We staggered through a week of performances, the dwindling audiences as disoriented as the actors. When Arnold left town, Gerard Malanga read the role from the sidelines and then started playing it. Olimpio refused to rehearse. Søren was in despair. The play was dying, and at the end of the first week of the planned two-week run, Charles intervened to put it out of its misery. Just before the sculpture was whisked off, Charles appeared with a hammer and smashed it. That was the end of “Donovan’s Johnson.”

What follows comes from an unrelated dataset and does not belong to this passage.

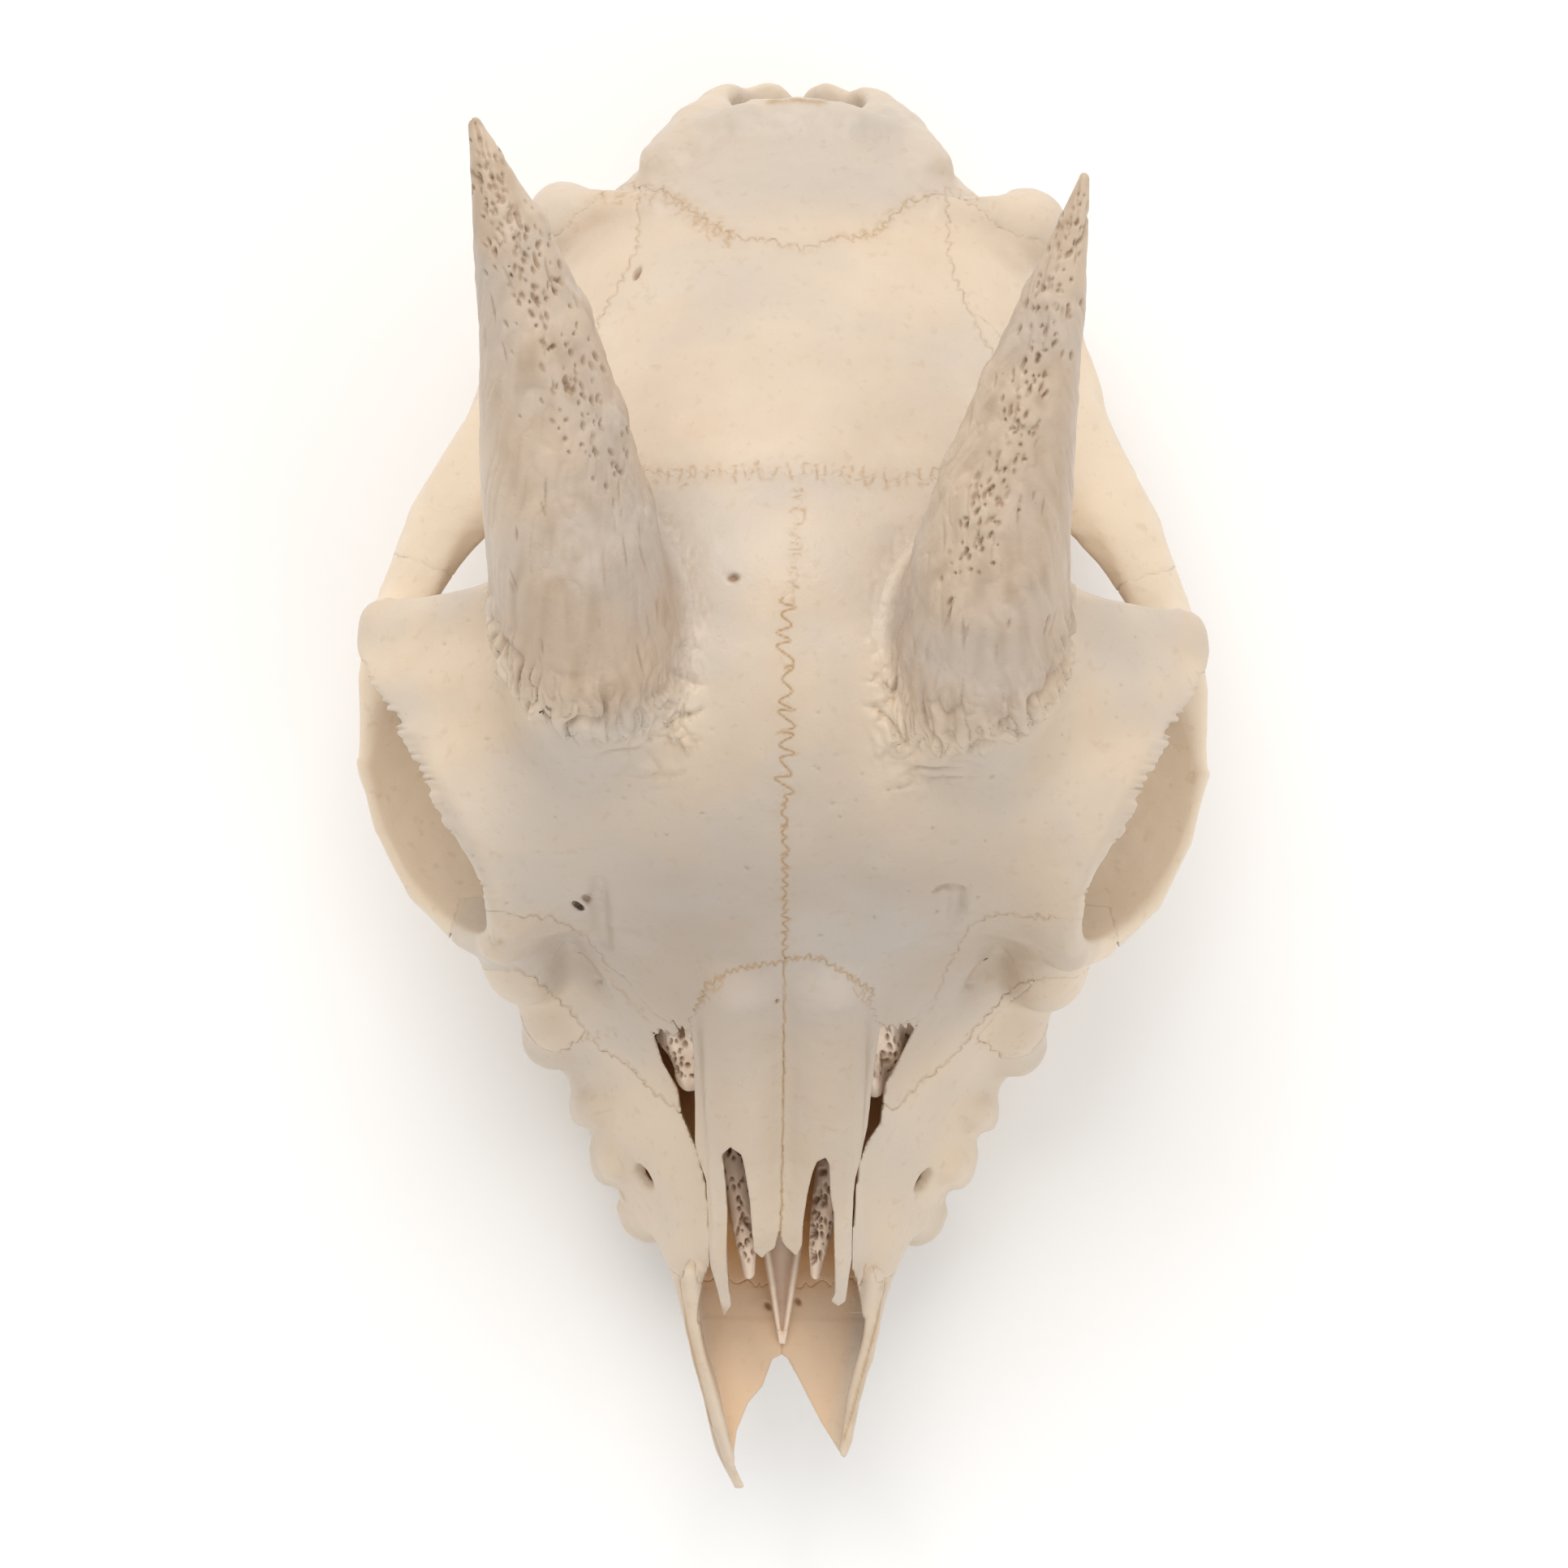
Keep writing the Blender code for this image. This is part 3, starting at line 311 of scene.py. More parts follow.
# The brow, a plate of the frontal bone that roofs the orbit: place along Y, reach to the
# side and level of its rim. It thins to a sharp rim.
BROW = (
    (-19.0, 34.6, 61.5), (-13.0, 40.6, 69.5), (-8.0, 43.6, 75.0), (-2.0, 45.6, 78.5),
    (7.0, 50.2, 76.5), (13.0, 54.0, 72.5), (17.5, 55.3, 67.5), (23.5, 51.5, 66.0),
)
BROW_THICK = 3.4
BROW_FALL = 2.4
BROW_SINK = 2.0
SCALLOP = 0.95
SCALLOP_PITCH = 1.6


def scallops(y):
    """The notched edge of the brow: how far it stands back at a place along Y."""
    wander = y + 0.45 * np.sin(y * 1.9 + 0.6) + 0.3 * np.sin(y * 3.7)
    notch = 0.5 + 0.5 * np.cos(2 * math.pi * wander / SCALLOP_PITCH)
    strength = 0.65 + 0.35 * np.sin(y * 0.83 + 1.0)
    return SCALLOP * strength * notch * np.clip((16.0 - y) / 3.0, 0.0, 1.0)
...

Søren is no longer with us: R.I.P. I have a partial script of “Donovan’s Johnson,” but the last pages of the play are regrettably lost.

“DONOVAN’S BRAIN”

Søren was a dear friend of mine and I believed in his writing. I ran his review of John Rechy’s “City of Night” in The Voice, but it was at the outer edge of comprehensible discourse (that’s what I liked about it), and I couldn’t get the next one past wiser heads. The plays got too crazy even for me. The hallucinatory dementedness of “Christmas Carol” had suited the times to a T. I went along with “Donovan’s Johnson,” despite incomprehensible stage directions and a general pointlessness, because I loved Ondine and the dreaminess of the second scene. The production was a nightmare. I couldn’t stand Søren’s next play, “Donovan’s Brain,” which he wrote for me to direct at Judson, and I couldn’t see myself doing it: directing a play is months out of one’s life, an all-consuming commitment of hard work. He was terribly disappointed, I think, and so far as I know, the play was never done. I have a partial script and will propagate it when I have a chance. It is as dense as Tavel—beyond me, possibly some kind of masterwork.